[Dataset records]
* * * *

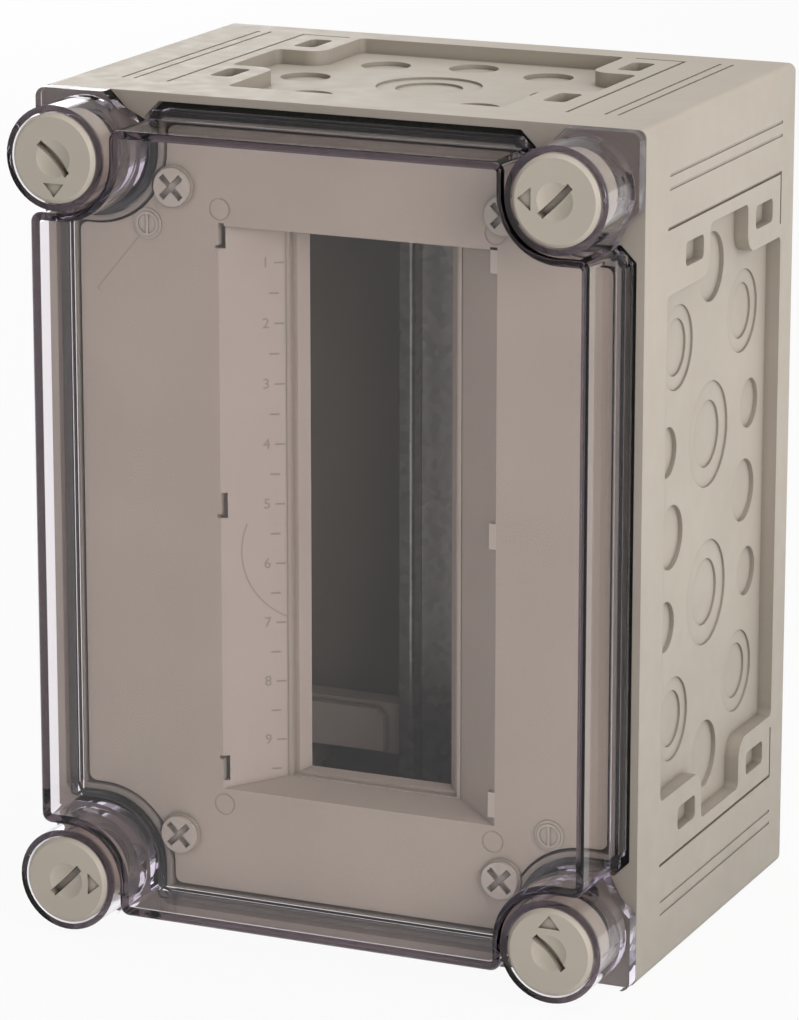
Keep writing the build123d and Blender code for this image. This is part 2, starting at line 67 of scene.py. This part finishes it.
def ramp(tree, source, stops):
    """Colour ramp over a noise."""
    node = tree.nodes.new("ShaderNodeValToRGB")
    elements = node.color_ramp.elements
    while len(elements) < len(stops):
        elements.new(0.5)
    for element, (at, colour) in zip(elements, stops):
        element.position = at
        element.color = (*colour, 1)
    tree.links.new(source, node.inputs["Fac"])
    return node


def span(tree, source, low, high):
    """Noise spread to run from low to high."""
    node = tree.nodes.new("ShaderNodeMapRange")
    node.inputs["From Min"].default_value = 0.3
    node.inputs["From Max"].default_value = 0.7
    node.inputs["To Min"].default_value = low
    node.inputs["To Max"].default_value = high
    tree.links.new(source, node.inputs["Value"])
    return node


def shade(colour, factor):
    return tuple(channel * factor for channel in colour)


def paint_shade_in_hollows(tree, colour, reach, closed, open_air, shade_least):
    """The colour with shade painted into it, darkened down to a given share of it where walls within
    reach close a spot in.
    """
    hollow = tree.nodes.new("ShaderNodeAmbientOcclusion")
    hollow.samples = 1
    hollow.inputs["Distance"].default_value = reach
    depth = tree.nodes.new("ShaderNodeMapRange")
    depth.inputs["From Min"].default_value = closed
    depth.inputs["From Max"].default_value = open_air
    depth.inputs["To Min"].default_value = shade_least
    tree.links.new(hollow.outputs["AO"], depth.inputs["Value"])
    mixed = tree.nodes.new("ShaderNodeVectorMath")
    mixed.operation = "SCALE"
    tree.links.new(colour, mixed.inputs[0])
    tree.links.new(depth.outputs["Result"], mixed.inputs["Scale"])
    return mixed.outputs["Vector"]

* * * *

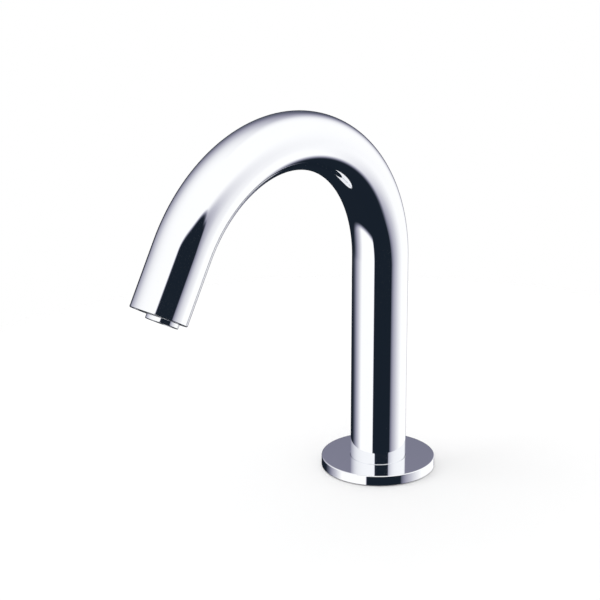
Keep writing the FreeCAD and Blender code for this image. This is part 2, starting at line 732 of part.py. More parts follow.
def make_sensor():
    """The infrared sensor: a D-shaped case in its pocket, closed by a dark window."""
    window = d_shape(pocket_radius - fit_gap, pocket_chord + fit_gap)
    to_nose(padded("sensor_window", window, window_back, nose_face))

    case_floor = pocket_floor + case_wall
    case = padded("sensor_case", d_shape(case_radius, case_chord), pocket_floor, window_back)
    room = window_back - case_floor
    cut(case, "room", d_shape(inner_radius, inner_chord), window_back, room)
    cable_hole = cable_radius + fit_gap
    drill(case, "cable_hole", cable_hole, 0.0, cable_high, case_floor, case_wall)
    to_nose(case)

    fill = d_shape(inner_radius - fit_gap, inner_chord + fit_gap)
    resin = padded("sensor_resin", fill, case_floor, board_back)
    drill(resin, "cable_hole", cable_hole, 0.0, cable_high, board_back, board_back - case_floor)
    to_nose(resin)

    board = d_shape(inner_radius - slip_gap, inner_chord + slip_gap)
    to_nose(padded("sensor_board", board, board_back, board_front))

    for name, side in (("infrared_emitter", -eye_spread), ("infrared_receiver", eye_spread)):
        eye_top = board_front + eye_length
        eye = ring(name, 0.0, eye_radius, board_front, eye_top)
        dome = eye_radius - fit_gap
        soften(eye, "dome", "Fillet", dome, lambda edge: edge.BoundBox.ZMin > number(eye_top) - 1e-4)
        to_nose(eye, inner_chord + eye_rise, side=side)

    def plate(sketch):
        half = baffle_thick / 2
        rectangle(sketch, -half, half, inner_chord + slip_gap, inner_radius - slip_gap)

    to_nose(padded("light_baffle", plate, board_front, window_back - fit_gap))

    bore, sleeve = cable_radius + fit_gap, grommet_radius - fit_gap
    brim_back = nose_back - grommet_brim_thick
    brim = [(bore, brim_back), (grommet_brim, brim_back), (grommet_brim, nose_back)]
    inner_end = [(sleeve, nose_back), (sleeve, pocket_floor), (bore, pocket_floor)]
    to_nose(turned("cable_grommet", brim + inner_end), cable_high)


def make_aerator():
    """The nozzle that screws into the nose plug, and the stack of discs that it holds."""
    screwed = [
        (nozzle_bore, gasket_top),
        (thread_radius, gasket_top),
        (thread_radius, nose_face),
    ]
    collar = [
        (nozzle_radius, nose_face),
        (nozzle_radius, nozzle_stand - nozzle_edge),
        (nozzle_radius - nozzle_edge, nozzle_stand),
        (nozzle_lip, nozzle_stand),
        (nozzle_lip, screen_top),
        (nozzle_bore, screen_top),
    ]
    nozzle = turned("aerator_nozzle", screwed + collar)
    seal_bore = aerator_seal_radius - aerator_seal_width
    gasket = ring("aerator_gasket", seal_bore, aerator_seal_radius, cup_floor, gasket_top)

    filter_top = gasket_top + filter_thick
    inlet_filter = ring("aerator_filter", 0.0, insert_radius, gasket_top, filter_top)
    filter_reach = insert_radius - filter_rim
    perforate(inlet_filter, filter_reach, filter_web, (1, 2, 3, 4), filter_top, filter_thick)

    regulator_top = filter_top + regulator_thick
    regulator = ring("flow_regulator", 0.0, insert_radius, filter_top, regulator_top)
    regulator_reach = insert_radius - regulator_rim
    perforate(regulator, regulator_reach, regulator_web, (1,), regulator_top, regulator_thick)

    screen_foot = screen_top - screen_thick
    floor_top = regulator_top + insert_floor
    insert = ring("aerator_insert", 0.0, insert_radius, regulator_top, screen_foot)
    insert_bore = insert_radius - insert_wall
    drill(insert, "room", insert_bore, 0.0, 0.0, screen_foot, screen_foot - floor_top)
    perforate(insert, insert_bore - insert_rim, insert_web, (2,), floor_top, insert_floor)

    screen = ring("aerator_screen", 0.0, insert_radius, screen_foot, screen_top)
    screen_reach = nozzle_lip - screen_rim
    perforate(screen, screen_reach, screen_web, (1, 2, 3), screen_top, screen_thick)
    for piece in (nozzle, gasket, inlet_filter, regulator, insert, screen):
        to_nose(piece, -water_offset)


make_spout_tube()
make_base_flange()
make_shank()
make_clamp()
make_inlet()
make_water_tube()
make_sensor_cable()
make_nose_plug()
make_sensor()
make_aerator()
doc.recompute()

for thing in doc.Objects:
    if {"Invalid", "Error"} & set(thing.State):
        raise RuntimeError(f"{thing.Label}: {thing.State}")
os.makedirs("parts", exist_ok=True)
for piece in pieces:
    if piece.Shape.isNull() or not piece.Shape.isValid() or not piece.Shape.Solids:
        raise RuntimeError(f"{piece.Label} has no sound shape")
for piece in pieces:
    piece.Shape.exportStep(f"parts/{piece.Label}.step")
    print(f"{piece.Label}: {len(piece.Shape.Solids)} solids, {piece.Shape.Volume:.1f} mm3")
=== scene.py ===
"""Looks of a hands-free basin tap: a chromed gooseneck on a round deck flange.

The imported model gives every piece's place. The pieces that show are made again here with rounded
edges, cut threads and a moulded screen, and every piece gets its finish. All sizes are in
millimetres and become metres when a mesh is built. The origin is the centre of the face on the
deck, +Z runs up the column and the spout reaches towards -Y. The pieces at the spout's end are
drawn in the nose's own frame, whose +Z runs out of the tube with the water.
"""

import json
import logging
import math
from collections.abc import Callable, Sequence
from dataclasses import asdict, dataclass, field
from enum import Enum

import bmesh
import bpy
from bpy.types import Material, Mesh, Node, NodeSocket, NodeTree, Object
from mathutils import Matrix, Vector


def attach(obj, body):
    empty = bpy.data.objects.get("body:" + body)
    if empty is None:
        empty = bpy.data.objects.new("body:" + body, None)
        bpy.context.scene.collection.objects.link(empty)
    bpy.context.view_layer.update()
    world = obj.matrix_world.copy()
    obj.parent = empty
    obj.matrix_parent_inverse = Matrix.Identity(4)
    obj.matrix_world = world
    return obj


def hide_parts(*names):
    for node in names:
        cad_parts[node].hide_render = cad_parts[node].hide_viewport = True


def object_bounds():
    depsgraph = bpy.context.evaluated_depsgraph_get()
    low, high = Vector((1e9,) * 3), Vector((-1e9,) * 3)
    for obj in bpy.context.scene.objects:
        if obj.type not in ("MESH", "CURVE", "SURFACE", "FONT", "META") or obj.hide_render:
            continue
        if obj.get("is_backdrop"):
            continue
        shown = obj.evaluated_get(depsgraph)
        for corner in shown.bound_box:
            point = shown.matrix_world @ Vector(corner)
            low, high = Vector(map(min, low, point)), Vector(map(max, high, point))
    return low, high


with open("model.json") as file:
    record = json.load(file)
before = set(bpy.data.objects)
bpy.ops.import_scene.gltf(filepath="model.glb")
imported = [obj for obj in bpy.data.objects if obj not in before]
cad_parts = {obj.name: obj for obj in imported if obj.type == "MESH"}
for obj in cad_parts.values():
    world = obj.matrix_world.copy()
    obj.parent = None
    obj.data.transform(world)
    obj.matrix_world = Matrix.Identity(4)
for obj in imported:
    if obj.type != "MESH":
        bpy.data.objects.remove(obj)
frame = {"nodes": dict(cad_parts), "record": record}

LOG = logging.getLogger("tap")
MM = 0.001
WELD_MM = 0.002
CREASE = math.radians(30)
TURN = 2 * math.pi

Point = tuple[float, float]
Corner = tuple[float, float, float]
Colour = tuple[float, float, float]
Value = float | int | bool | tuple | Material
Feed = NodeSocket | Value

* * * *

_Request_
Print the lines from the line containing "for thing in" to the line containing "depsgraph = bpy.context.evaluated_depsgraph_get()", both ends included, exactly and with nothing added.

_Task response_
for thing in doc.Objects:
    if {"Invalid", "Error"} & set(thing.State):
        raise RuntimeError(f"{thing.Label}: {thing.State}")
os.makedirs("parts", exist_ok=True)
for piece in pieces:
    if piece.Shape.isNull() or not piece.Shape.isValid() or not piece.Shape.Solids:
        raise RuntimeError(f"{piece.Label} has no sound shape")
for piece in pieces:
    piece.Shape.exportStep(f"parts/{piece.Label}.step")
    print(f"{piece.Label}: {len(piece.Shape.Solids)} solids, {piece.Shape.Volume:.1f} mm3")
=== scene.py ===
"""Looks of a hands-free basin tap: a chromed gooseneck on a round deck flange.

The imported model gives every piece's place. The pieces that show are made again here with rounded
edges, cut threads and a moulded screen, and every piece gets its finish. All sizes are in
millimetres and become metres when a mesh is built. The origin is the centre of the face on the
deck, +Z runs up the column and the spout reaches towards -Y. The pieces at the spout's end are
drawn in the nose's own frame, whose +Z runs out of the tube with the water.
"""

import json
import logging
import math
from collections.abc import Callable, Sequence
from dataclasses import asdict, dataclass, field
from enum import Enum

import bmesh
import bpy
from bpy.types import Material, Mesh, Node, NodeSocket, NodeTree, Object
from mathutils import Matrix, Vector


def attach(obj, body):
    empty = bpy.data.objects.get("body:" + body)
    if empty is None:
        empty = bpy.data.objects.new("body:" + body, None)
        bpy.context.scene.collection.objects.link(empty)
    bpy.context.view_layer.update()
    world = obj.matrix_world.copy()
    obj.parent = empty
    obj.matrix_parent_inverse = Matrix.Identity(4)
    obj.matrix_world = world
    return obj


def hide_parts(*names):
    for node in names:
        cad_parts[node].hide_render = cad_parts[node].hide_viewport = True


def object_bounds():
    depsgraph = bpy.context.evaluated_depsgraph_get()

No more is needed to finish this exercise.